=== DATASET EXTRACT ===

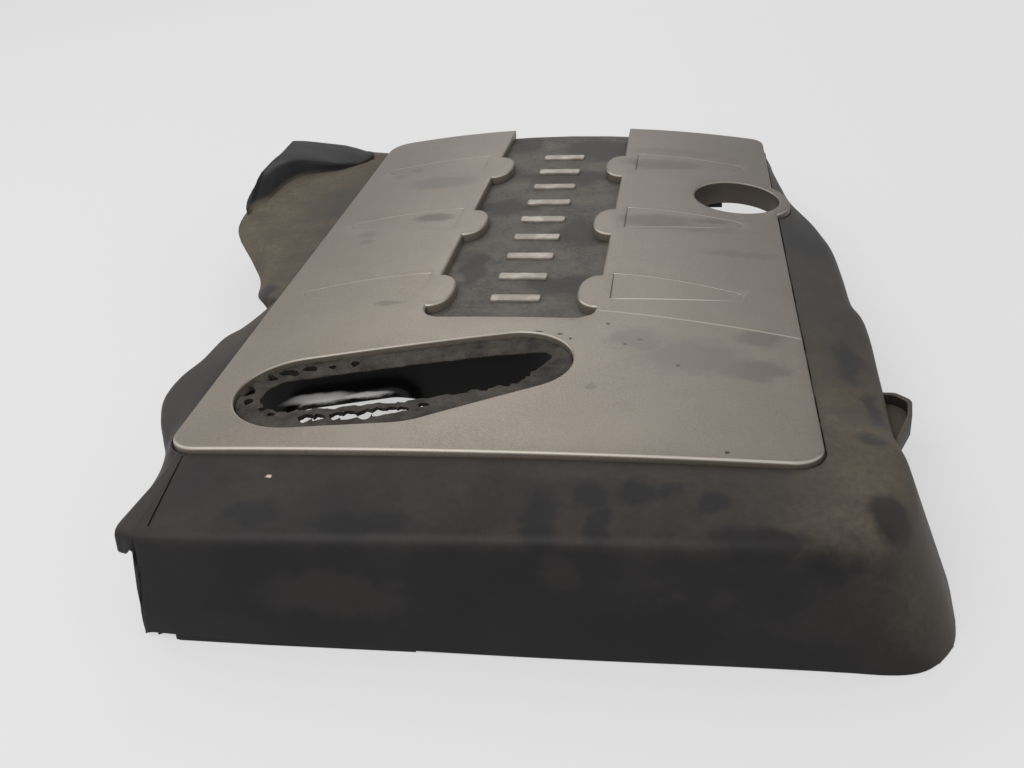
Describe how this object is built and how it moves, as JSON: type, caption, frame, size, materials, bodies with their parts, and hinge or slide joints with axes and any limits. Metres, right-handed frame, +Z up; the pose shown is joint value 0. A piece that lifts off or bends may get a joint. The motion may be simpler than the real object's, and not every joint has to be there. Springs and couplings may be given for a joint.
{
  "type": "engine top cover",
  "caption": "Moulded engine top cover with a deep near end, a silver trim panel, a recessed centre strip, a scoop slot and an oil filler hole, worn and dusty.",
  "frame": {"origin": "centre of the bounding box, on the floor", "axes": "+X to the right across the cover, +Y along it from the deep near end to the far end, +Z up"},
  "size_m": [0.5716, 0.6606, 0.094],
  "materials": {
    "black_plastic": "fine moulded grain, dusty",
    "silver_paint": "satin silver paint, dusty",
    "bright_silver": "satin silver paint",
    "gloss_black": "smooth moulded",
    "foam": "open foam, crumbling",
    "rubber": "matt",
    "spring_steel": "plain"
  },
  "bodies": {
    "root": {"base_cover": "black_plastic", "trim_panel": "silver_paint", "centre_strip": "black_plastic", "strip_bars": "bright_silver", "slot_duct": "gloss_black", "slot_seal": "foam", "foam_pad_left": "foam", "foam_pad_right": "foam", "grommet_near_left": "rubber", "grommet_near_right": "rubber", "grommet_far_left": "rubber", "grommet_far_right": "rubber", "panel_push_nuts": "spring_steel", "strip_push_nuts": "spring_steel"}
  },
  "joints": []
}
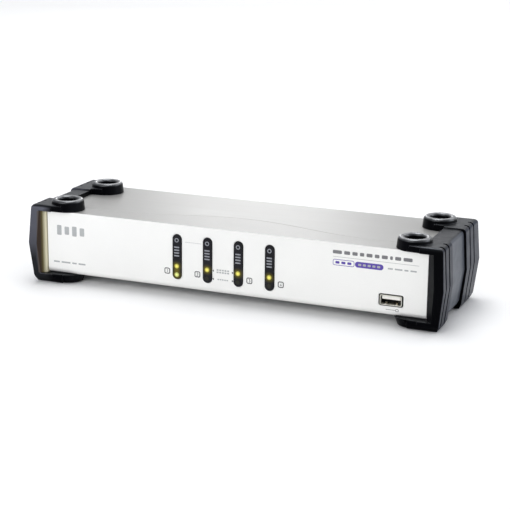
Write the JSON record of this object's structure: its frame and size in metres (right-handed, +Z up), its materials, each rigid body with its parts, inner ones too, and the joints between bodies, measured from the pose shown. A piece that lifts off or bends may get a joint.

===

GOAL: From the records above, extract every entry exactly as given.

TASK ANSWER:
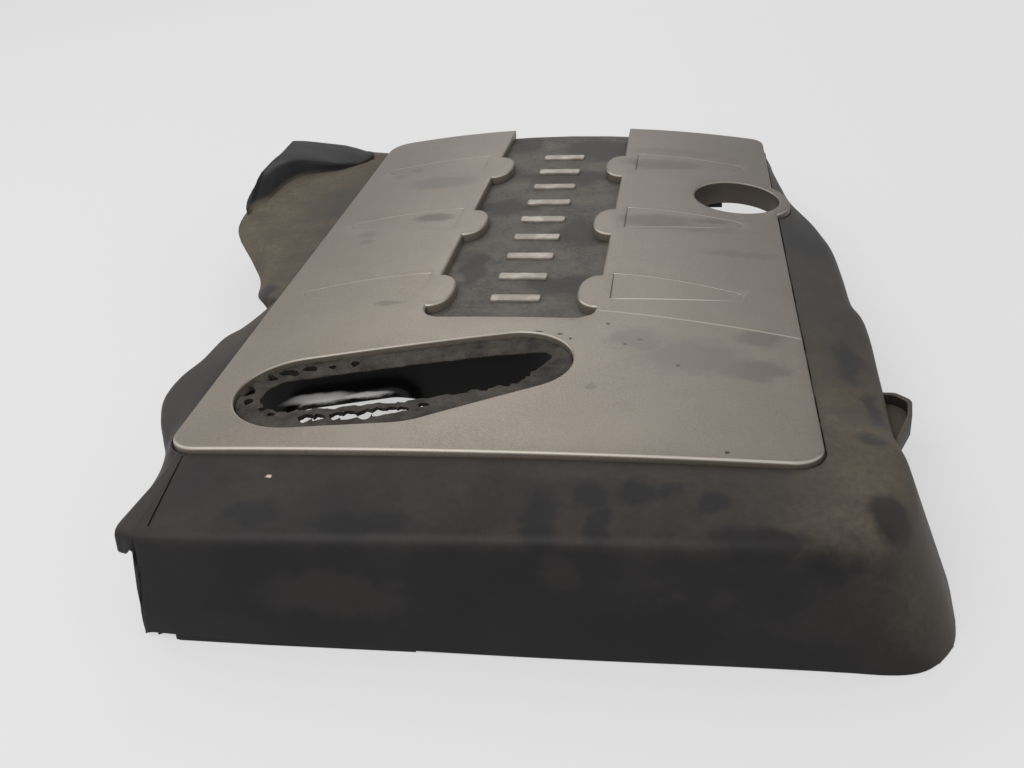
Describe how this object is built and how it moves, as JSON: type, caption, frame, size, materials, bodies with their parts, and hinge or slide joints with axes and any limits. Metres, right-handed frame, +Z up; the pose shown is joint value 0. A piece that lifts off or bends may get a joint. The motion may be simpler than the real object's, and not every joint has to be there. Springs and couplings may be given for a joint.
{
  "type": "engine top cover",
  "caption": "Moulded engine top cover with a deep near end, a silver trim panel, a recessed centre strip, a scoop slot and an oil filler hole, worn and dusty.",
  "frame": {"origin": "centre of the bounding box, on the floor", "axes": "+X to the right across the cover, +Y along it from the deep near end to the far end, +Z up"},
  "size_m": [0.5716, 0.6606, 0.094],
  "materials": {
    "black_plastic": "fine moulded grain, dusty",
    "silver_paint": "satin silver paint, dusty",
    "bright_silver": "satin silver paint",
    "gloss_black": "smooth moulded",
    "foam": "open foam, crumbling",
    "rubber": "matt",
    "spring_steel": "plain"
  },
  "bodies": {
    "root": {"base_cover": "black_plastic", "trim_panel": "silver_paint", "centre_strip": "black_plastic", "strip_bars": "bright_silver", "slot_duct": "gloss_black", "slot_seal": "foam", "foam_pad_left": "foam", "foam_pad_right": "foam", "grommet_near_left": "rubber", "grommet_near_right": "rubber", "grommet_far_left": "rubber", "grommet_far_right": "rubber", "panel_push_nuts": "spring_steel", "strip_push_nuts": "spring_steel"}
  },
  "joints": []
}
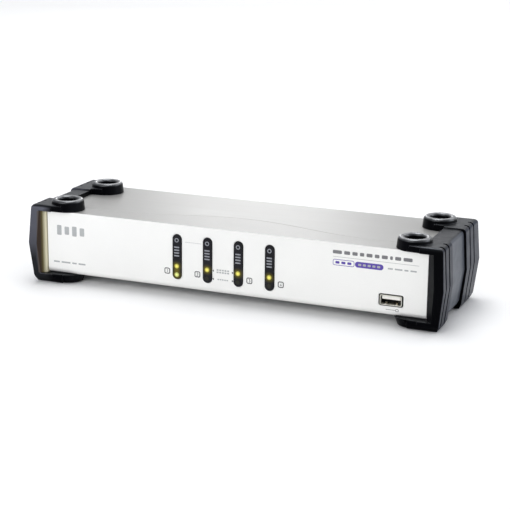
Write the JSON record of this object's structure: its frame and size in metres (right-handed, +Z up), its materials, each rigid body with its parts, inner ones too, and the joints between bodies, measured from the pose shown. A piece that lifts off or bends may get a joint.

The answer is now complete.